Buhle advises investing in new tires and professional paint work, if the bus is being repainted.
Buying from a larger, reputable dealer — as opposed to a broker or smaller company — that has been in business for a long time, understands the product and pupil transporters’ needs, and provides servicing capabilities, is worth possibly paying more money, and is a better investment in the long term.
“We try to steer people in the right direction and not put them in a vehicle that they may not be able to use,” Hays says. “Some smaller organizations may not be able to [provide] that level of care.”
Corey Muirhead, director of contracts and business development at Logan Bus Co., says that his company buys used buses from Don Brown Bus Sales on a regular basis because the company trusts them and the dealer anticipates their needs.
“When it’s time for us to buy vehicles used, they know what we’re looking for,” Muirhead says. “We [often] don’t have to search for used buses. We get a call from Tom [Hays], and he’ll say, ‘I have a vehicle that I think you might be interested in.’”
Additionally, Don Brown has a service department with representatives who have been in the school transportation industry for a long time, which Logan Bus values, because they can rely on getting the buses serviced when needed, and when a bus is delivered, it’s ready to hit the road that day.
Muirhead suggests attending state association conferences in school transportation to meet longtime dealers and suppliers who understand how the industry operates, know its needs, and cater to those needs.
Wolfington agrees, and adds that a broker might not have the same access that a dealer of the OEM equipment has to detailed information from the manufacturers — such as build sheet documents — on various bus models and specifications.
Checking out the bus in person is ideal, if not always feasible, Wolfington says.
If that isn’t possible, customers need to do more to protect themselves, whether through a purchase order or language in a contract.
“I am at times surprised over how much is done over the phone and via internet,” Wolfington adds. “To truly evaluate the condition of a used bus, you need to see it, touch it, tilt the hood, and drive it.”
All the dealers who spoke to SBF agree that a used school bus shopper should bring their mechanic or pay a trusted mechanic to check out any buses they may purchase.
Samuel Misher, executive director and founder of Next Generation Academy, a public charter school in Greensboro, North Carolina, purchased three used 2016 Thomas C2 air-conditioned buses in July from Midwest Bus Sales for his new school, which opened Aug. 22. This being the school’s first bus purchase, Misher said having its mechanic evaluate the buses at the El Reno, Oklahoma, dealership was key in his decision to buy the buses.
“My mechanic was able to get a feel for what their mechanics do to get those buses ready,” Misher says.
Midwest Transit Equipment’s Buhle adds that the more eyes that are on a bus, the better.
“Someone educated in the engine in a bus, along with items like king pins and electronics, can go a long way in determining conditions,” he explains. “The buyer can also get a feel for the bus on a test drive, along with a certified mechanic’s sense of its shifting, handling, seals, brakes, etc.”
Buyers of pre-owned school buses should view them more like a bulldozer than a Honda Accord, Wronka says.
“This is equipment, not a car,” he adds.
The overall condition of this equipment — the engine, brakes, suspension, interior, etc. — should be considered before anything else, including the mileage or year.
“If you were to look at a bus that had 200,000 miles on it, most [people] would say, ‘That’s a lot,’” Wronka says. “But it’s really not, for that piece of equipment.

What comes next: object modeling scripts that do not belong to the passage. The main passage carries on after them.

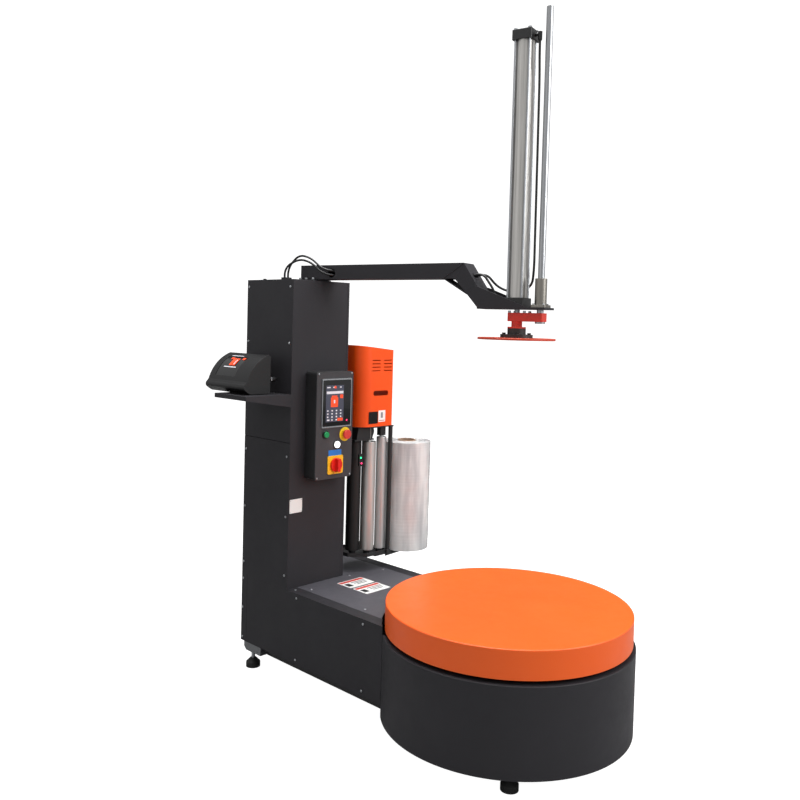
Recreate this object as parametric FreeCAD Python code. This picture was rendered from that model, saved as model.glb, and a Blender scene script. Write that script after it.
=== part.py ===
"""Turntable stretch-film wrapper with a pneumatic top press.

The model is built around the turntable axis (X = Y = 0) with the floor at Z = 0, the
column behind the turntable (+Y) and the operator in front and to the left (-Y, -X).
At the end every piece is moved so that the origin is the bottom centre of the whole box.
All sizes are millimetres.
"""
import FreeCAD, Part
import math
import os

V = FreeCAD.Vector

# ---------------------------------------------------------------- driving dimensions
SHEET = 2.5                 # wall of every bent cover
GAP = 0.5                   # clearance between a moving piece and a fixed one
FIT = 0.05                  # radial clearance of a shaft in its bush
SEAM = 1.0                  # joint line between two covers
COVER_FIT = 0.3             # base covers to the drum they close on

# turntable and drum
TABLE_R = 460.0
TABLE_TOP = 493.0
TABLE_SKIRT = 101.0
TABLE_PLATE = 6.0
DRUM_OVERHANG = 10.0        # the drum is this much wider than the turntable
DRUM_GAP = 15.0             # open ring between the turntable and the drum
DRUM_WALL = 3.0
TABLE_LIP = 14.0            # inward edge under the turntable skirt
DRUM_BOTTOM = 66.0
DRUM_LIP = 60.0             # shelf inside the top of the drum
DRUM_FOOT_LIP = 28.0

# machine base behind the drum
BASE_LEFT = -361.0
BASE_W = 592.0
BASE_REAR = 1187.0
BASE_BOTTOM = 112.0
BASE_TOP = 408.0
BASE_FLANGE = 56.0          # top flange of a side panel
REAR_COVER_D = 38.0

# frame and feet
FRAME_BOTTOM = 75.0
RAIL_H = 60.0
RAIL_W = 40.0
RAIL_INSET = 36.0           # base side to the near face of a rail
RAIL_FRONT = -300.0
TUBE_WALL = 3.0
CROSS_H = 40.0
CROSS_W = 60.0
CROSS_Y = 150.0
CROSS_INSET = 75.0          # drum wall to the end of a cross beam
REAR_BEAM_D = 120.0
REAR_BEAM_BACK = 22.0
FOOT_R = 31.0
FOOT_H = 38.0
STUD_R = 8.0
FOOT_INSET = 45.0           # rail end to the front foot

# weighing platform and drive under the turntable
CELL_L = 130.0
CELL_W = 36.0
CELL_H = 36.0
CELL_X = 255.0
PLATFORM_T = 8.0
PLATFORM_X = 352.0
PLATFORM_Y = 180.0
SLEW_BORE = 90.0
SLEW_SPLIT = 150.0          # radius of the joint between the two bearing rings
SLEW_RING = 40.0            # radial width of the fixed ring
SLEW_H = 30.0
HUB_PULLEY_R = 176.0
DRIVE_PULLEY_R = 35.0
PULLEY_RIM = 4.0
BELT_W = 30.0
BELT_T = 4.0
BELT_GAP = 0.4
MOTOR_X = 290.0
MOTOR_R = 55.0
GEARBOX_H = 66.0
SHAFT_R = 10.0

# column
COLUMN_W = 312.0
COLUMN_D = 317.0
COLUMN_H = 1294.0
TOP_PLATE_T = 3.0
SIDE_SPLIT = 614.0          # base top to the seam of the side covers
FRONT_RETURN = 11.0         # return edge at the right of the front panel
SLOT_W = 50.0
SLOT_SPARE_LOW = 30.0       # slot beyond the trolley at the ends of its travel
SLOT_SPARE_HIGH = 50.0
PLUG_R = 8.0
PLUG_H = 7.0

# mast inside the column
MAST_INSET = 41.0           # column's right side to the channels
MAST_W = 60.0
MAST_D = 30.0
MAST_T = 5.0
MAST_SETBACK = 65.0         # column front to the front channel
MAST_SPREAD = 158.0         # one channel to the other
LIFT_PULLEY_R = 30.0
LIFT_OFFSET = 40.0          # channels to the pulley's axis
LIFT_BELT_W = 25.0
LIFT_UP = 520.0
LIFT_DOWN = 50.0

# control panel
PANEL_INSET = 78.0
PANEL_W = 203.0
PANEL_D = 72.0
PANEL_UP = 459.0            # base top to the panel
PANEL_H = 453.0
PANEL_R = 12.0
DOOR_T = 5.0
SCREEN_W = 164.0
SCREEN_H = 206.0
STEM_R = 8.0
ESTOP_R = 20.0
START_R = 13.0
LAMP_R = 14.0
KNOB_R = 30.0
SWITCH_W = 86.0             # yellow plate under the main switch
SWITCH_H = 78.0
CONTROLS = {                # centres on the door, from its lower left corner
    "screen": (109.0, 321.0), "estop": (160.0, 185.0), "start": (52.0, 190.0),
    "lamp": (113.0, 144.0), "knob": (109.0, 58.0)}

# display terminal and its shelf
SHELF_UP = 817.0            # base top to the shelf
SHELF_OUT = 224.0
SHELF_L = 220.0
SHELF_T = 3.0
SHELF_WEB = 53.0
SHELF_LIP = 18.0
TERMINAL_SETBACK = 50.0
TERMINAL_L = 275.0
TERMINAL_D = 131.0
TERMINAL_H = 159.0
TERMINAL_BACK = 69.0        # column side to the back of the terminal

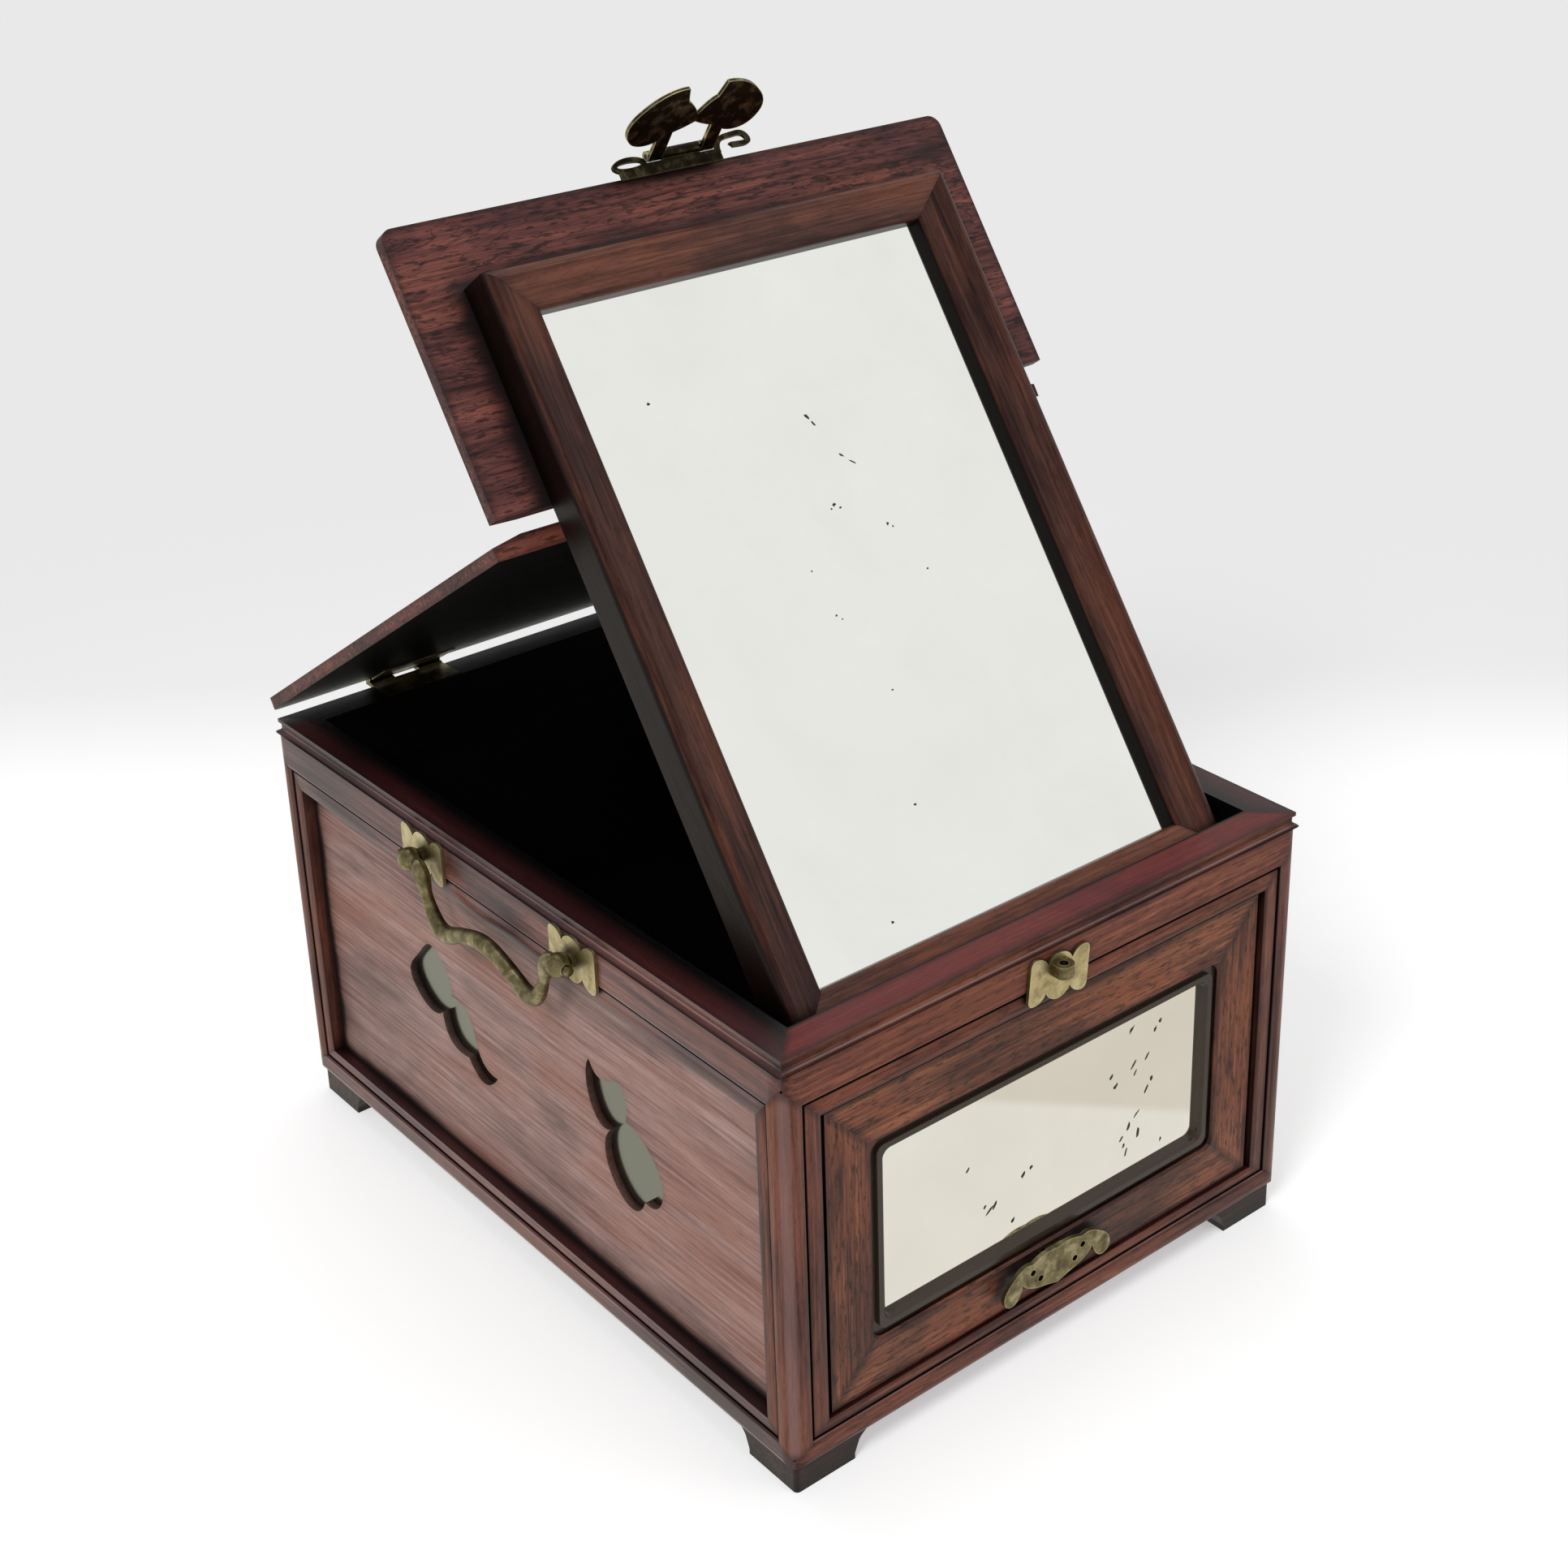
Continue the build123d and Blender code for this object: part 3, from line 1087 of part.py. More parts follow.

The useful life of that bus shouldn’t be considered by miles, because school buses never get anywhere near [the end of the useful life].”
Similarly, Buhle of Midwest Transit Equipment says that just because a price is lower on a bus with lower mileage, that doesn’t signify a great deal.
“Lower mileage diesel buses should be checked the same way you’d check higher-mileage buses,” he adds. “A good miles average is 12,000 to 18,000 miles per year.”
A 2000 model school bus in California can still be valuable, but a model of the same year in New York may be inoperable because of rust issues, Wronka says.
“The region [the bus came from] has a lot to do with condition,” he notes.
Region is a particularly important factor for buyers who can’t see the buses they are considering in person. Weather in some regions, such as snowstorms that prompt salting of roads for de-icing, may have impacted the condition of the buses, Wolfington says.
Tinsley suggests getting the maintenance records for the bus to see where it has run, who has maintained it, warranty records, and any failures the bus has had.
Buhle also recommends asking what recent work has been done by the seller; where the bus came from — such as an auction, a school, or another dealer; when it was last inspected by the state department of transportation or a school district; whether the tires match the manufacturer’s recommended grade; and what any dash codes are showing.
Just like with a used car, some people save maintenance records, and some don’t, Hays says. In cases where the records aren’t available, many dealers can obtain information from the bus’s manufacturer based on the VIN.
Always purchase the warranty, if available, BusWest’s Wronka says. The upfront investment is worth guarding against possibly having to spend several thousands of dollars if an engine or a transmission fails.
“An engine will cost $25,000 on a big bus,” he says. “We give a 30-day warranty on the powertrain for free on our units, and we have an additional warranty available.”
Misher recommends that those who don’t have the money to buy a new bus purchase a used bus under warranty.
“The Thomas Built powertrain is [under warranty] for five years,” he says. “We wanted a bus that is still under warranty so we wouldn’t have to worry about anything in the first few years because of startup capital.”